• _What this task involves_
The listing below should be copied in full, word for word.

※

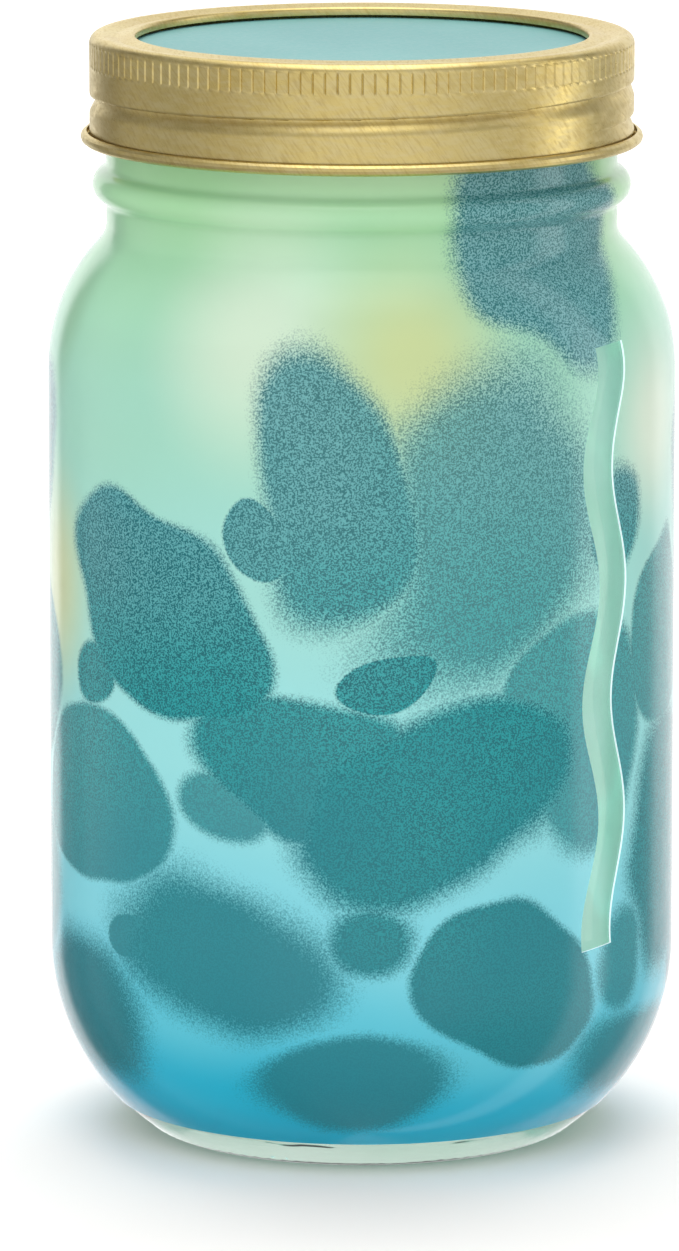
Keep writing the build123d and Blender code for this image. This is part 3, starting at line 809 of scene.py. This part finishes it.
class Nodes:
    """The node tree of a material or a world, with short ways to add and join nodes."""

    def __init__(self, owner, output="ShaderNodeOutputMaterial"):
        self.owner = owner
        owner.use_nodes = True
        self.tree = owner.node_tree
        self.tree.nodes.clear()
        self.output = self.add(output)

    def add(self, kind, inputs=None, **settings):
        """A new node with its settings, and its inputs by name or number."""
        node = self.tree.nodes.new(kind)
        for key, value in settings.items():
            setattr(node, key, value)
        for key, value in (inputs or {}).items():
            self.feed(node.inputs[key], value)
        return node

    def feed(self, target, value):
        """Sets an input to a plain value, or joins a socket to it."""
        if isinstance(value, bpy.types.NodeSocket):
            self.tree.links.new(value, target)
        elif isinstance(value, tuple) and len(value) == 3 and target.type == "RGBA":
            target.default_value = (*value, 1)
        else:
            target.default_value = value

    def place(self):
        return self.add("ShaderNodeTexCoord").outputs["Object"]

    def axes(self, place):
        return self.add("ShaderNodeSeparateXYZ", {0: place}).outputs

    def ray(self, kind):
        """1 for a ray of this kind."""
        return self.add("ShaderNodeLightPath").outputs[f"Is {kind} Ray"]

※

• _Result of the task_
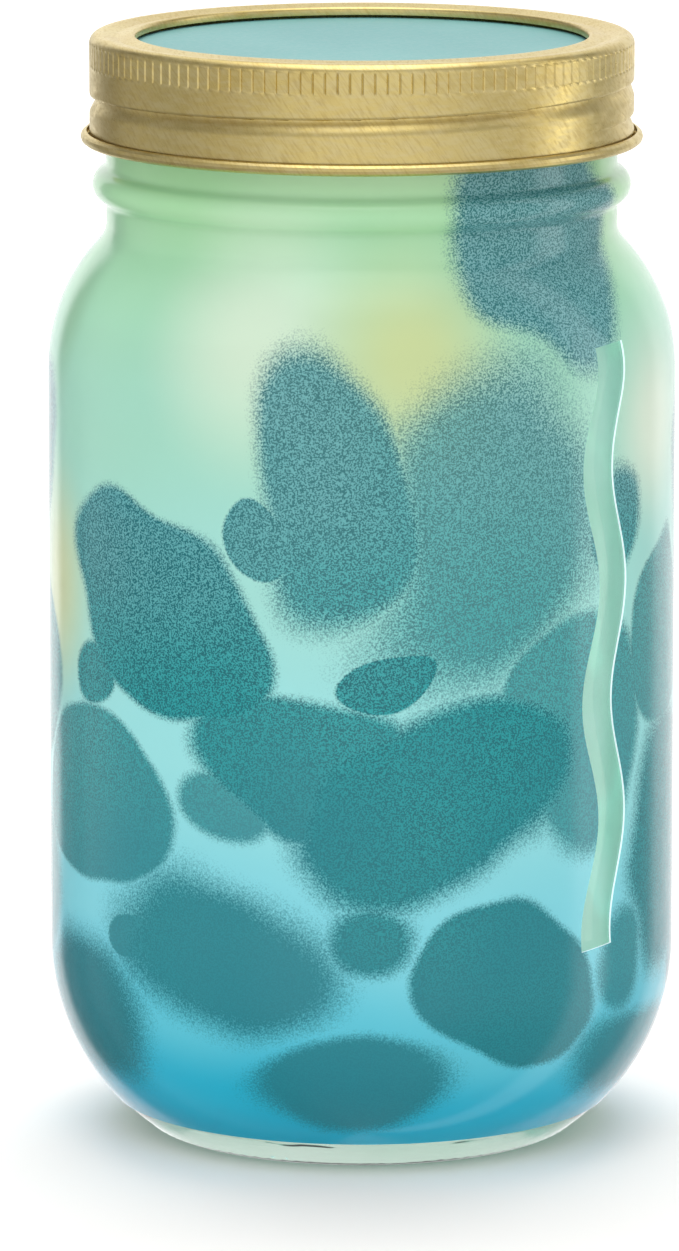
Keep writing the build123d and Blender code for this image. This is part 3, starting at line 809 of scene.py. This part finishes it.
class Nodes:
    """The node tree of a material or a world, with short ways to add and join nodes."""

    def __init__(self, owner, output="ShaderNodeOutputMaterial"):
        self.owner = owner
        owner.use_nodes = True
        self.tree = owner.node_tree
        self.tree.nodes.clear()
        self.output = self.add(output)

    def add(self, kind, inputs=None, **settings):
        """A new node with its settings, and its inputs by name or number."""
        node = self.tree.nodes.new(kind)
        for key, value in settings.items():
            setattr(node, key, value)
        for key, value in (inputs or {}).items():
            self.feed(node.inputs[key], value)
        return node

    def feed(self, target, value):
        """Sets an input to a plain value, or joins a socket to it."""
        if isinstance(value, bpy.types.NodeSocket):
            self.tree.links.new(value, target)
        elif isinstance(value, tuple) and len(value) == 3 and target.type == "RGBA":
            target.default_value = (*value, 1)
        else:
            target.default_value = value

    def place(self):
        return self.add("ShaderNodeTexCoord").outputs["Object"]

    def axes(self, place):
        return self.add("ShaderNodeSeparateXYZ", {0: place}).outputs

    def ray(self, kind):
        """1 for a ray of this kind."""
        return self.add("ShaderNodeLightPath").outputs[f"Is {kind} Ray"]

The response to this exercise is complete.